Par ailleurs, si les parties étaient convenues de déroger à la règle jura novit curia en limitant la mission de l’arbitre aux seuls moyens juridiques qu’elles invoqueraient (par exemple en incluant une clause à cet effet dans l’acte de mission), le non-respect de cette limitation ouvrirait un recours au TF au titre de l’incompétence de l’arbitre (art. 190 al. 2 let. b LDIP) ou de la violation de la règle ne eat judex ultra petita partium (art. 190 al. 2 let. c LDIP), et non du chef de la violation du droit d’être entendu sanctionnée par l’art. 190 al. 2 let d LDIP (consid. 2.2).

Cela étant, la recourante plaide en vain l’effet de surprise : s’il est vrai que l’expression « reconduction tacite » n’avait pas été utilisée dans les écritures des parties, l’application par l’arbitre de cette figure juridique connue du droit français, régissant le contrat litigieux, était loin d’être imprévisible. Au vu de la question à résoudre, l’hypothèse de la reconduction tacite ne pouvait en tout cas pas être écartée d’emblée par un plaideur prudent et a fortiori par la recourante, une entreprise française rompue à la négociation de contrats internationaux, dotée d’un service juridique interne et assistée dans l’arbitrage par deux conseils inscrits au barreau de Paris (consid. 2.3.2). Recours rejeté.

TF 4A_636/2014

2014-2015

(A. Corporation [Société russe] c. B. SA [Société luxembourgeoise, partie du groupe C.]) 

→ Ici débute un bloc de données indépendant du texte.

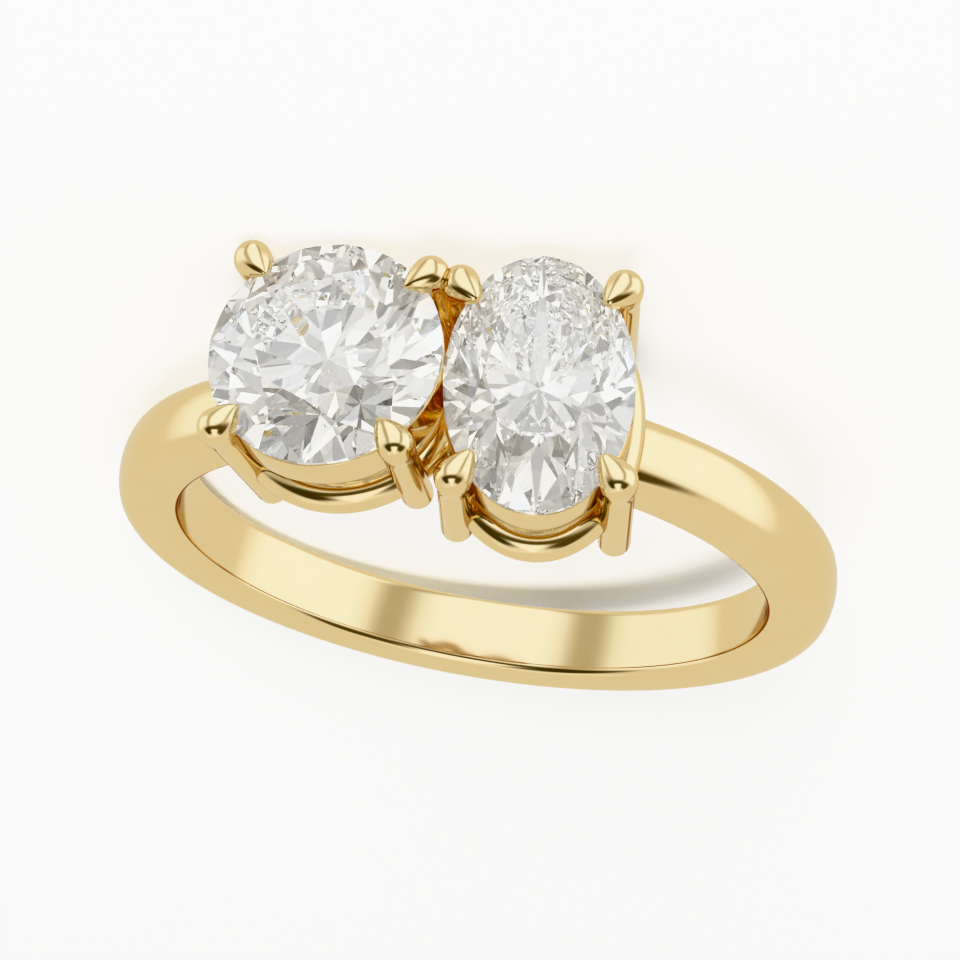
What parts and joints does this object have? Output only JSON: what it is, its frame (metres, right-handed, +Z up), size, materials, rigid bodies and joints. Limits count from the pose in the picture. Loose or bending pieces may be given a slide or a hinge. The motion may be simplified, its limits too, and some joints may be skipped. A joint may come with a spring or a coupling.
{
  "type": "toi et moi ring",
  "caption": "Finger ring with a plain domed band and a round and an oval brilliant set side by side in open claw baskets.",
  "frame": {"origin": "the surface the ring lies on, under the middle of the ring's box", "axes": "+Z up from that surface, +Y from the heads to the bottom of the shank, +X from the oval head to the round head"},
  "size_m": [0.021, 0.0248, 0.008],
  "materials": {
    "gold": "polished yellow gold",
    "stone": "clear faceted diamond"
  },
  "bodies": {
    "root": {"ring_mount": "gold", "round_stone": "stone", "oval_stone": "stone"}
  },
  "joints": []
}
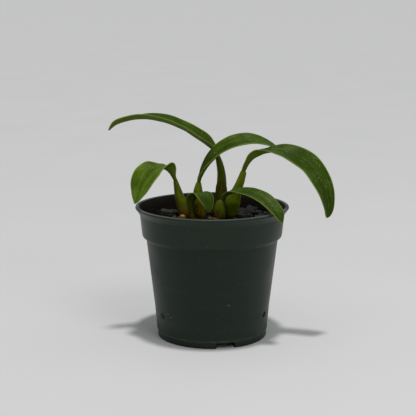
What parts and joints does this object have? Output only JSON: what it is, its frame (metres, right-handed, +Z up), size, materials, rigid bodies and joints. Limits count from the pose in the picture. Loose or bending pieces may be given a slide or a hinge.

Recours contre la sentence rendue le 15 septembre 2014 par un tribunal CCI siégeant à Genève. En fondant sa décision quant au dommage subi par la demanderesse sur une déclaration de témoin soumise par cette même partie, le tribunal n’a pas violé le droit d’être entendue de l’autre partie, laquelle s’était limitée à affirmer que ce témoignage n’était pas apte à prouver le montant du dommage, sans produire de contre-témoignage ou d’expertise, et sans contre-interroger le témoin de la demanderesse sur ce point (consid. 3.3). En droit suisse de l’arbitrage international, la violation ou l’application arbitraire d’une règle de procédure par le tribunal n’est pas en tant que telle un motif d’annulation de la sentence. En particulier, l’admission d’une écriture déposée par une partie après le délai fixé à cette fin n’autorise pas l’autre partie à se plaindre d’une violation du principe de l’égalité de traitement. Une telle violation ne survient, dans ce cas de figure, que si les deux parties ont soumis leurs écritures tardivement et que seule l’une d’entre elles est sanctionnée pour ce retard (consid. 4.2).

TF 4A_709/2014

2014-2015

(A. SA [société de droit suisse] c. B. Sàrl [société de droit luxembourgeois]).

L’art. 182 al. 3 LDIP, tel qu’interprété par la jurisprudence, ne confère pas aux parties le droit de faire entendre oralement ceux de leurs témoins qui ont déposé des déclarations écrites. Par ailleurs, il n’y a pas de violation du principe de l’égalité de traitement lorsque l’arbitre, conformément à la procédure usuelle en arbitrage international, accorde à une partie le droit d’interroger ses propres témoins (re-direct examination) suite à leur audition en cross examination à la demande de son adverse partie, tout en refusant à cette dernière le droit d’appeler ses témoins pour un interrogatoire direct alors que l’autre partie n’en a pas requis l’audition en cross examination (consid. 5.2.4). Recours rejeté. (En rapport avec ce thème : au sujet de l’admissibilité des règles de procédure limitant le droit des parties de faire entendre leurs propres témoins aux cas où le contre-interrogatoire a été requis par la partie adverse, voir le consid. 6.2.3 de l’arrêt 4A_199/2014 du 8 octobre 2014).